My #LongCovid Facebook support group has been a life saver and a place to vent all my worries with people who know exactly what I am going through. There is an affinity there that is akin to survivors of a great disaster – there is a shared struggle of experience, the trauma and PTSD.
“I think now of those less fortunate than myself. I think of those suffering on their own, lonely, maybe in unsuitable housing and unable to afford decent food and warmth”
However, today, as I finish writing this, I am thinking of my fellow long-COVID sufferers. There are many who now may have life-changing, maybe even irreparable damage. We all read the daily death numbers and the daily number of new infections. I wish my fellow sufferers well from the bottom of my heart and hope that these words may bring some hope to them.

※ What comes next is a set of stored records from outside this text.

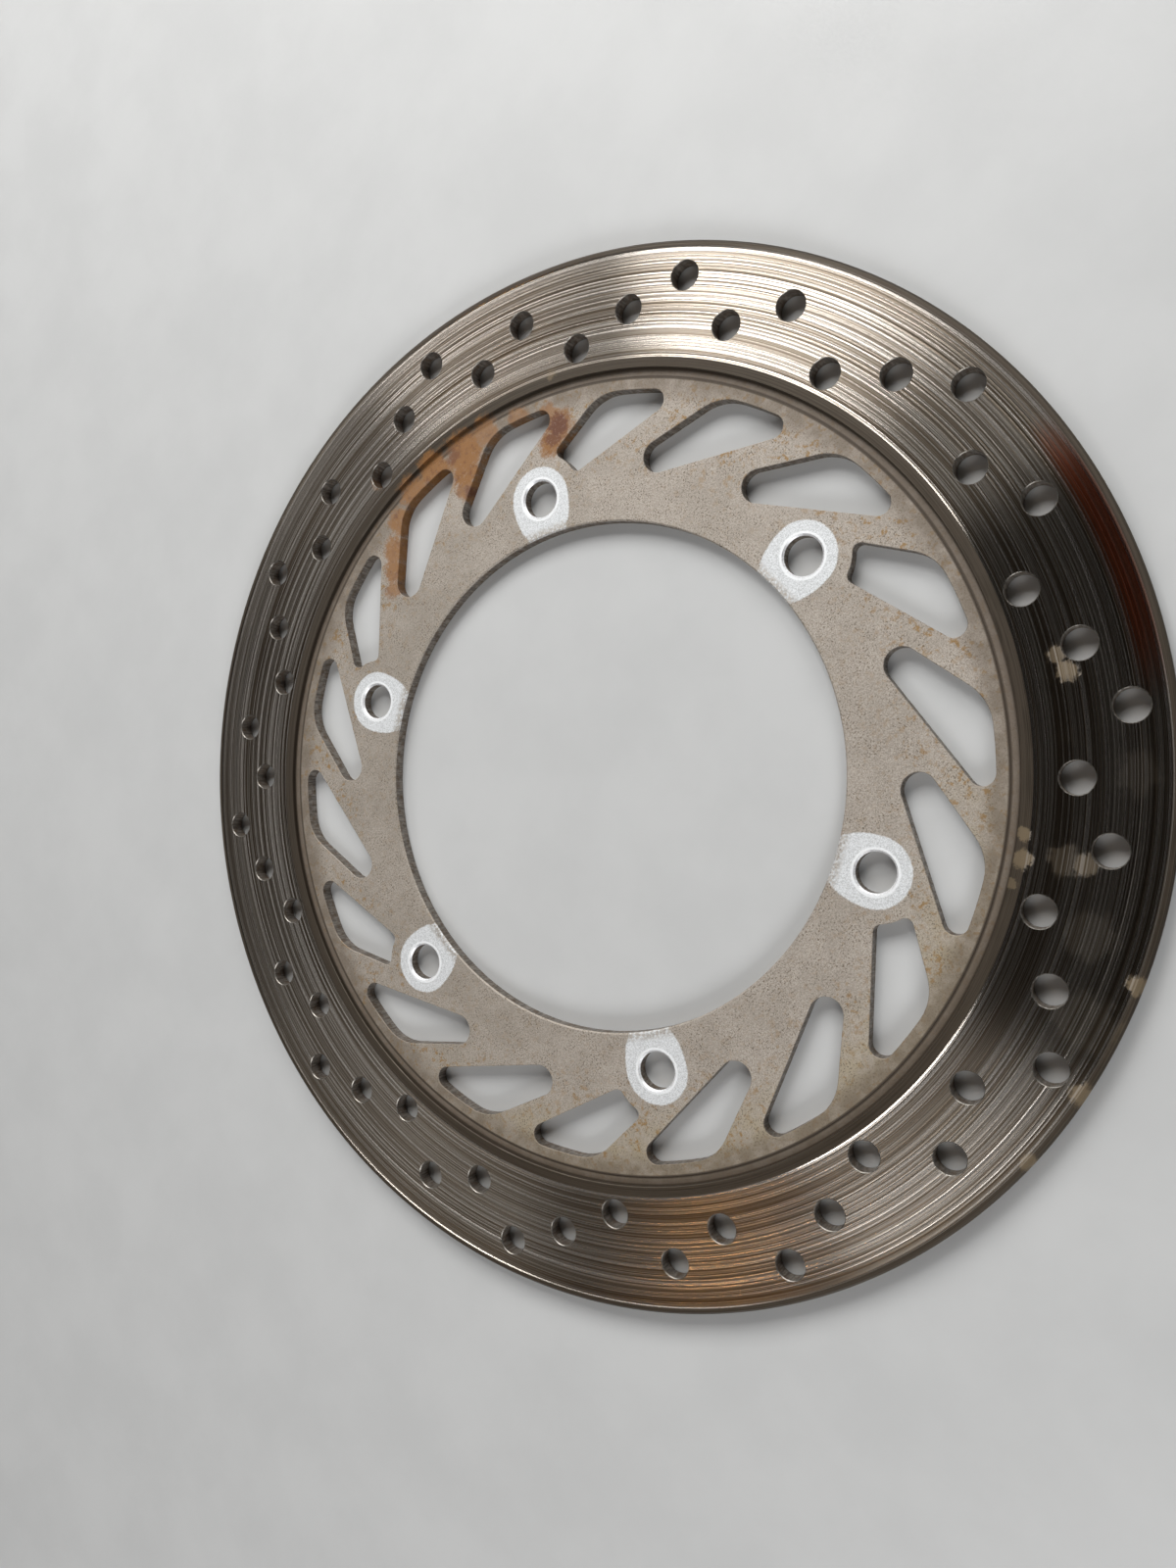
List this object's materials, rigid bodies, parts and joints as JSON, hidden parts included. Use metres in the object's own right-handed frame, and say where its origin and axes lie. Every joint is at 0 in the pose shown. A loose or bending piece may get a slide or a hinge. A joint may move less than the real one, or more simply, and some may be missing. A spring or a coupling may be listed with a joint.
{
  "type": "brake disc rotor",
  "caption": "Solid one-piece motorcycle brake disc with a drilled friction ring, a recessed bolt-on flange with slanted windows, and a large pilot bore.",
  "frame": {"origin": "on the bore's axis, in the plane of the back face, on which the disc can lie", "axes": "+Z along the bore's axis, out of the face that meets the wheel hub; +X from the axis through a bolt hole"},
  "size_m": [0.296, 0.296, 0.005],
  "materials": {
    "disc_steel": "stainless steel, ground in circles on the worn tracks and matt, stained and lightly rusted on the flange"
  },
  "bodies": {
    "root": {"brake_disc": "disc_steel"}
  },
  "joints": []
}
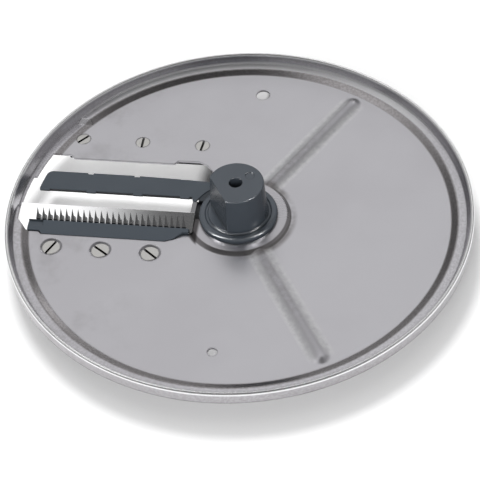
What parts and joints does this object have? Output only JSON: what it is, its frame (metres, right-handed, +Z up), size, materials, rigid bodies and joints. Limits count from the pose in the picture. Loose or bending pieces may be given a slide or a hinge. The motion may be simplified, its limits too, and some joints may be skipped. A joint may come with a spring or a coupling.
{
  "type": "julienne disc",
  "caption": "Steel julienne disc of a food processor: pressed plate with a window, an inclined polished blade, a row of pointed comb teeth, a rail for the food and a keyed hub.",
  "frame": {"origin": "on the drive axis, in the plane of the hub retainer's lower face that the disc rests on", "axes": "+Z up along the drive axis, out of the hub's top; the row of teeth runs along X on the -X side; food moves towards -Y over the rail and the blade's edge"},
  "size_m": [0.196, 0.196, 0.0328],
  "materials": {
    "plate": "satin stainless sheet",
    "blade": "mirror polished",
    "tooth": "ground",
    "plastic": "dark moulded",
    "fastener": "bright plated"
  },
  "bodies": {
    "root": {"disc_plate": "plate", "hub": "plastic", "hub_retainer": "plastic", "blade": "blade", "comb_holder": "plastic", "food_support": "plastic", "tooth_01": "tooth", "tooth_02": "tooth", "tooth_03": "tooth", "tooth_04": "tooth", "tooth_05": "tooth", "tooth_06": "tooth", "tooth_07": "tooth", "tooth_08": "tooth", "tooth_09": "tooth", "tooth_10": "tooth", "tooth_11": "tooth", "tooth_12": "tooth", "tooth_13": "tooth", "tooth_14": "tooth", "tooth_15": "tooth", "tooth_16": "tooth", "tooth_17": "tooth", "tooth_18": "tooth", "tooth_19": "tooth", "tooth_20": "tooth", "tooth_21": "tooth", "tooth_22": "tooth", "tooth_23": "tooth", "tooth_24": "tooth", "tooth_25": "tooth", "tooth_26": "tooth", "blade_screw_1": "fastener", "blade_screw_2": "fastener", "blade_screw_3": "fastener", "blade_nut_1": "fastener", "blade_nut_2": "fastener", "blade_nut_3": "fastener", "support_screw_1": "fastener", "support_screw_2": "fastener", "support_screw_3": "fastener", "support_nut_1": "fastener", "support_nut_2": "fastener", "support_nut_3": "fastener", "hub_screw_1": "fastener", "hub_screw_2": "fastener", "hub_screw_3": "fastener"}
  },
  "joints": []
}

We all need to understand that COVID-19 isn’t a matter of a coin toss between death or survival – there are hundreds of thousands of us worldwide who have struggled and continue to struggle with the after effects of coronavirus, and our lives may never be quite the same, at least not for some time.
I feel now, despite everything, that I am truly one of the lucky ones. I am finally on the mend, even if it is frustratingly slow. I had a wonderful community who stepped in. I had a safe, secure home. The boys and I had enough space. I also feel so grateful for our garden – the boys could go out and enjoy the sunshine and play. I remember venturing outside trembling in my dressing gown and laying down my COVID-weary body on a blanket, I breathed in the fresh Cotswold air and felt the delicious warm sunshine on my face. When I regained my strength, I loved being able to enjoy my beautiful flowers.
I think now of those less fortunate than myself. I think of those suffering on their own, lonely, maybe in unsuitable housing and unable to afford decent food and warmth. I think of those with worse symptoms than those I endured.
We know now that COVID-19 is in many ways a disease of poverty and poor housing that is disproportionately affecting – among others – people from ethnic minorities backgrounds living in the inner cities.
I can’t say that I was lucky as I have after all experienced first-hand the damage COVID-19 can do, but there are others unluckier by far. While we have all been weathering the same coronavirus storm, the boats we have been in, and the journeys we have taken, have been vastly different.